### [The task]
For the listing that follows, give again exactly the lines from the one with "return tube.cut(Part.makeCylinder(CORE_BORE /" to the one with "before = set(bpy.data.objects)", including both.

### [Source material]
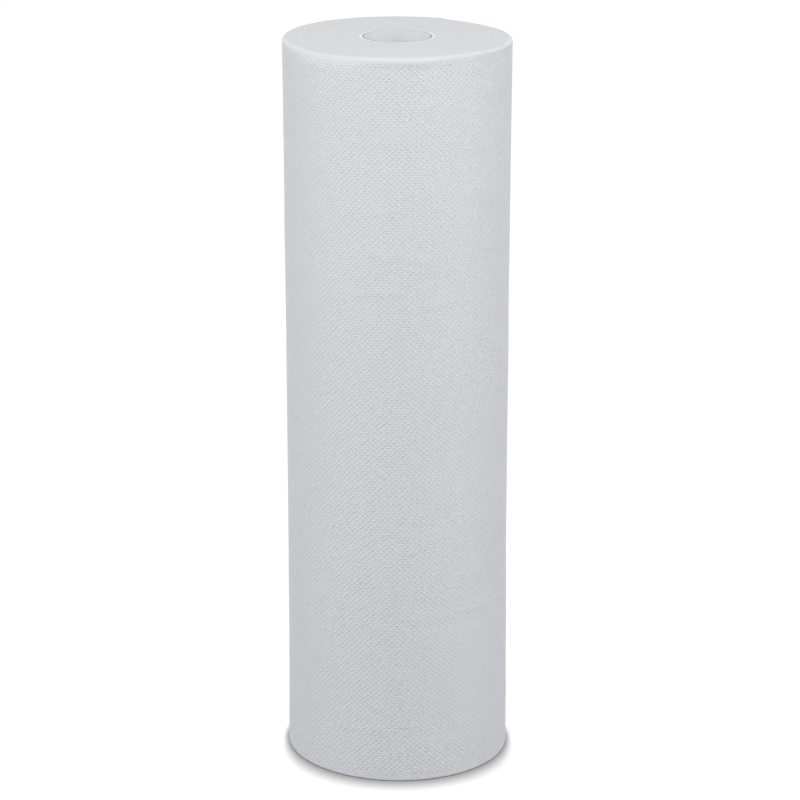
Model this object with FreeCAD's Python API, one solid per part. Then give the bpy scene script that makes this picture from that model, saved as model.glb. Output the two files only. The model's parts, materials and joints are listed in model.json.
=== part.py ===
import FreeCAD, Part
import math
import os

# Exam table paper roll: a wide web of soft two-ply tissue wound on a thin board core, standing
# on one end. Millimetres. +Z runs up the roll's axis, and the origin is the centre of the end
# that it stands on. Angles are in degrees about +Z, counted from +X towards +Y.

# ---- Driving dimensions ----

# The wound paper
WEB_WIDTH = 500.0  # width of the paper, so the height of the standing roll
ROLL_DIAMETER = 154.0  # over the outer turn at the sawn ends, the mean of all directions
WEB_THICKNESS = 0.27  # both embossed plies as wound, so the step at the paper's free edge
WAIST = 0.9  # the radius half way up is smaller than at the ends by this much
HEAD_ROUNDING = 3.0  # radius of the soft outer edge round the upper end
FOOT_ROUNDING = 1.2  # and round the lower end, which the roll's weight presses sharper
OUT_OF_ROUND = 0.9  # the soft roll's half width is larger by this one way, and smaller across it
WIDEST_AT = 116.0  # direction of the wider diameter

# The board core
CORE_BORE = 45.0  # hole for a holder's rod
CORE_WALL = 0.8  # two plies of board

# ---- What follows from them ----

CORE_DIAMETER = CORE_BORE + 2 * CORE_WALL  # the first turn lies tight on the core

# The outer turn is a spiral of four quarter circles, each tangent to the next. It starts at the
# paper's free edge, on the back. The quarters turn by turn have a tighter and a flatter curve,
# which makes the roll slightly oval, and each radius is also smaller than the one before, so
# that the turn ends one web thickness under its own start.
QUARTER = 90.0
FREE_EDGE_AT = WIDEST_AT - QUARTER / 2
CURVE_CHANGE = OUT_OF_ROUND / (math.sqrt(2) - 1)  # makes that much difference in half width
SHRINK = WEB_THICKNESS / 4  # from one quarter's radius to the next
# Directions from the roll's axis to the four quarters' centres: along the free edge's
# direction, and across it.
QUARTER_SIDES = ((1, 1), (1, -1), (-1, -1), (-1, 1))
ARC_INSET = 1 - math.sqrt(0.5)  # of a rounding's middle from both its faces, in radii


def toward(angle, distance):
    """Level vector at an angle."""
    turn = math.radians(angle)
    return FreeCAD.Vector(distance * math.cos(turn), distance * math.sin(turn), 0.0)


def quarter_centre(quarter):
    """Foot of the axis that a quarter of the outer turn curves about."""
    along, across = QUARTER_SIDES[quarter]
    return (toward(FREE_EDGE_AT, along * (CURVE_CHANGE + SHRINK / 2))
            + toward(FREE_EDGE_AT + QUARTER, across * (CURVE_CHANGE - SHRINK / 2)))


def quarter_radius(quarter):
    """Radius of a quarter of the outer turn, at the sawn ends."""
    tighter_or_flatter = -CURVE_CHANGE if quarter % 2 == 0 else CURVE_CHANGE
    return ROLL_DIAMETER / 2 + tighter_or_flatter - SHRINK * quarter


def roll_section(centre, angle, radius):
    """Section of the wound paper from a quarter's axis out: flat sawn ends, a soft rim at each,
    and a side that draws in a little half way up."""
    def point(distance, height):
        return centre + toward(angle, distance) + FreeCAD.Vector(0, 0, height)

    def rim(rounding, end_height, inward):
        inset = rounding * ARC_INSET
        return Part.Arc(point(radius - rounding, end_height),
                        point(radius - inset, end_height + inward * inset),
                        point(radius, end_height + inward * rounding))

    foot_rim = rim(FOOT_ROUNDING, 0, 1)
    head_rim = rim(HEAD_ROUNDING, WEB_WIDTH, -1)
    side = Part.BezierCurve()  # a parabola, which goes half way to its middle pole
    side.setPoles([foot_rim.EndPoint, point(radius - 2 * WAIST, WEB_WIDTH / 2),
                   head_rim.EndPoint])
    outline = [
        Part.LineSegment(point(0, 0), foot_rim.StartPoint),
        foot_rim,
        side,
        head_rim,
        Part.LineSegment(head_rim.StartPoint, point(0, WEB_WIDTH)),
        Part.LineSegment(point(0, WEB_WIDTH), point(0, 0)),
    ]
    edges = Part.sortEdges([curve.toShape() for curve in outline])[0]
    return Part.Face(Part.Wire(edges))


def roll_quarter(quarter):
    """A quarter of the wound paper, turned about that quarter's own axis."""
    centre = quarter_centre(quarter)
    section = roll_section(centre, FREE_EDGE_AT + QUARTER * quarter, quarter_radius(quarter))
    return section.revolve(centre, FreeCAD.Vector(0, 0, 1), QUARTER)


def paper_roll():
    """All the turns as one solid, with the free edge of the last one as a step down its back."""
    quarters = [roll_quarter(quarter) for quarter in range(len(QUARTER_SIDES))]
    wound = quarters[0].fuse(quarters[1:])
    return wound.cut(Part.makeCylinder(CORE_DIAMETER / 2, WEB_WIDTH)).removeSplitter()


def core_tube():
    """Board tube, sawn off together with the paper and so flush with it at both ends."""
    tube = Part.makeCylinder(CORE_DIAMETER / 2, WEB_WIDTH)
    return tube.cut(Part.makeCylinder(CORE_BORE / 2, WEB_WIDTH))


def main():
    """Writes one STEP file for each separate piece."""
    os.makedirs("parts", exist_ok=True)
    pieces = {"paper_roll": paper_roll(), "core_tube": core_tube()}
    for name, shape in pieces.items():
        shape.exportStep(os.path.join("parts", name + ".step"))
        print(name, "valid:", shape.isValid(), "solids:", len(shape.Solids),
              "faces:", len(shape.Faces), "volume in mm3:", round(shape.Volume))


main()
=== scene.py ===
"""Exam table paper roll: a web of embossed white tissue on a board core, stood on end."""

import json
import logging
import math
from collections.abc import Callable
from dataclasses import dataclass
from enum import Enum
from random import Random

import bmesh
import bpy
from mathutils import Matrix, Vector


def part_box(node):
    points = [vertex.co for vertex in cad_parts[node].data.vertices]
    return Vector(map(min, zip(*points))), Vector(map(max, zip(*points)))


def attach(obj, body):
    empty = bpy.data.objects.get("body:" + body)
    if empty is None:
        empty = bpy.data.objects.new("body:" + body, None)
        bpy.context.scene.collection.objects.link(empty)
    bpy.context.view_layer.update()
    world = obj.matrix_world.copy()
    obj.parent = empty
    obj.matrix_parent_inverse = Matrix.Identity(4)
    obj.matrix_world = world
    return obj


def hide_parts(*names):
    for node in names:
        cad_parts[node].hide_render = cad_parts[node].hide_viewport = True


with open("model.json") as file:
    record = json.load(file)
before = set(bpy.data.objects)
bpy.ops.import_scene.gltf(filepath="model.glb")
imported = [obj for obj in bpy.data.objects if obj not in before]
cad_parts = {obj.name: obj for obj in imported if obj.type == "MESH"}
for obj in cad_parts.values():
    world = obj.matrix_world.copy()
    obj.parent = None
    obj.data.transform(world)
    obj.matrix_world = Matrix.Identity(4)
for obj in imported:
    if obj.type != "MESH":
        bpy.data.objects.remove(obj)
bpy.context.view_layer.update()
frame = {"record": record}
PAPER_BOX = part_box("paper_roll")
CORE_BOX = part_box("core_tube")
CORE_BORE = next(mount for mount in frame["record"]["mounts"] if mount["name"] == "core_bore")
CORE_BORE_RADIUS = CORE_BORE["dims"]["r_mm"] / 1000

MM = 0.001  # every size is kept in metres
NEAR = 0.01 * MM  # two places this near are one place
QUARTER = math.pi / 2
FULL_TURN = 2 * math.pi
TURN_LOSS = 0.2 * MM  # the outer turn starts this much wider than the mean of its box
SMOOTH_UP_TO = math.radians(40)  # between faces that shade as one curve
LEVEL_FACE = 0.97  # least share of a level face's normal that points up or down
NOISE_SPAN = (0.3, 0.7)  # nearly all of a noise lies in it

Socket = bpy.types.NodeSocket
Triple = tuple[float, float, float]
Colour = Triple
Wire = float | tuple[float, ...] | Socket

log = logging.getLogger("paper_roll")


class End(Enum):
    """The two sawn ends of the roll, with the way each one faces."""

    FOOT = -1
    HEAD = 1


class Face(Enum):
    """The finish slots of both pieces, in the order they are filled."""

    SIDE = 0
    SAWN = 1


class Part(Enum):
    """The kinds of mesh part that can be picked."""

    POINT = "VERT"
    EDGE = "EDGE"
    FACE = "FACE"


# -------------------------------- bench tools


@dataclass
class Bench:
    """Edit mode on one mesh object, with the selections a modeller makes by eye made by place."""

    piece: bpy.types.Object

    def __enter__(self) -> "Bench":
        """Opens edit mode with nothing selected.

        Returns:
            The bench itself.
        """
        bpy.ops.object.select_all(action="DESELECT")
        self.piece.select_set(True)
        bpy.context.view_layer.objects.active = self.piece
        bpy.ops.object.mode_set(mode="EDIT")
        bpy.ops.mesh.select_mode(type="VERT")
        bpy.ops.mesh.select_all(action="DESELECT")
        return self

    def __exit__(self, *_: object) -> None:
        """Closes edit mode."""
        bpy.ops.object.mode_set(mode="OBJECT")

    def pick(self, kind: Part, wanted: Callable[..., bool]) -> int:
        """Selects mesh parts of one kind, and what they hold between them.

        Args:
            kind: which kind is picked.
            wanted: says of a part whether it is picked.

        Returns:
            How many parts were picked.
        """
        bpy.ops.mesh.select_mode(type=kind.value)
        bpy.ops.mesh.select_all(action="DESELECT")
        mesh = bmesh.from_edit_mesh(self.piece.data)
        parts = {Part.POINT: mesh.verts, Part.EDGE: mesh.edges, Part.FACE: mesh.faces}[kind]
        picked = [part for part in parts if wanted(part)]
        for part in picked:
            part.select = True
        mesh.select_flush_mode()
        bmesh.update_edit_mesh(self.piece.data)
        return len(picked)

    def pick_points(self, wanted: Callable[[Vector], bool]) -> int:
        """Selects the points whose place is wanted, and returns how many."""
        return self.pick(Part.POINT, lambda point: wanted(point.co))

    def pick_edges(self, wanted: Callable[[bmesh.types.BMEdge], bool]) -> int:
        """Selects the edges that are wanted, and returns how many."""
        return self.pick(Part.EDGE, wanted)

    def pick_faces(self, wanted: Callable[[bmesh.types.BMFace], bool]) -> int:
        """Selects the faces that are wanted, and returns how many."""
        return self.pick(Part.FACE, wanted)

    def fit_ring(self, radius: float, level: float) -> None:
        """Centres the selected ring of points, which is round, on the axis and resizes it.

        Args:
            radius: the radius it gets.
            level: its height.
        """
        mesh = bmesh.from_edit_mesh(self.piece.data)
        places = [point.co for point in mesh.verts if point.select]
        low = [min(place[side] for place in places) for side in (0, 1)]
        high = [max(place[side] for place in places) for side in (0, 1)]
        factor = 2 * radius / (high[0] - low[0])
        bpy.ops.transform.translate(value=(-(low[0] + high[0]) / 2, -(low[1] + high[1]) / 2, 0))
        bpy.ops.transform.resize(value=(factor, factor, 1), center_override=(0, 0, level))

    @staticmethod
    def pull(shift: Vector | Triple, reach: float, connected: bool = False) -> None:
        """Moves what is selected, and what is round it less and less.

        Args:
            shift: how far.
            reach: how far off the move dies away.
            connected: whether only what is joined to the selection follows it.
        """
        bpy.ops.transform.translate(
            value=shift, use_proportional_edit=True, use_proportional_connected=connected,
            proportional_edit_falloff="SMOOTH", proportional_size=reach)

    def paint(self, slot: int) -> None:
        """Gives the selected faces the finish in a slot."""
        self.piece.active_material_index = slot
        bpy.ops.object.material_slot_assign()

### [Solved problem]
    return tube.cut(Part.makeCylinder(CORE_BORE / 2, WEB_WIDTH))


def main():
    """Writes one STEP file for each separate piece."""
    os.makedirs("parts", exist_ok=True)
    pieces = {"paper_roll": paper_roll(), "core_tube": core_tube()}
    for name, shape in pieces.items():
        shape.exportStep(os.path.join("parts", name + ".step"))
        print(name, "valid:", shape.isValid(), "solids:", len(shape.Solids),
              "faces:", len(shape.Faces), "volume in mm3:", round(shape.Volume))


main()
=== scene.py ===
"""Exam table paper roll: a web of embossed white tissue on a board core, stood on end."""

import json
import logging
import math
from collections.abc import Callable
from dataclasses import dataclass
from enum import Enum
from random import Random

import bmesh
import bpy
from mathutils import Matrix, Vector


def part_box(node):
    points = [vertex.co for vertex in cad_parts[node].data.vertices]
    return Vector(map(min, zip(*points))), Vector(map(max, zip(*points)))


def attach(obj, body):
    empty = bpy.data.objects.get("body:" + body)
    if empty is None:
        empty = bpy.data.objects.new("body:" + body, None)
        bpy.context.scene.collection.objects.link(empty)
    bpy.context.view_layer.update()
    world = obj.matrix_world.copy()
    obj.parent = empty
    obj.matrix_parent_inverse = Matrix.Identity(4)
    obj.matrix_world = world
    return obj


def hide_parts(*names):
    for node in names:
        cad_parts[node].hide_render = cad_parts[node].hide_viewport = True


with open("model.json") as file:
    record = json.load(file)
before = set(bpy.data.objects)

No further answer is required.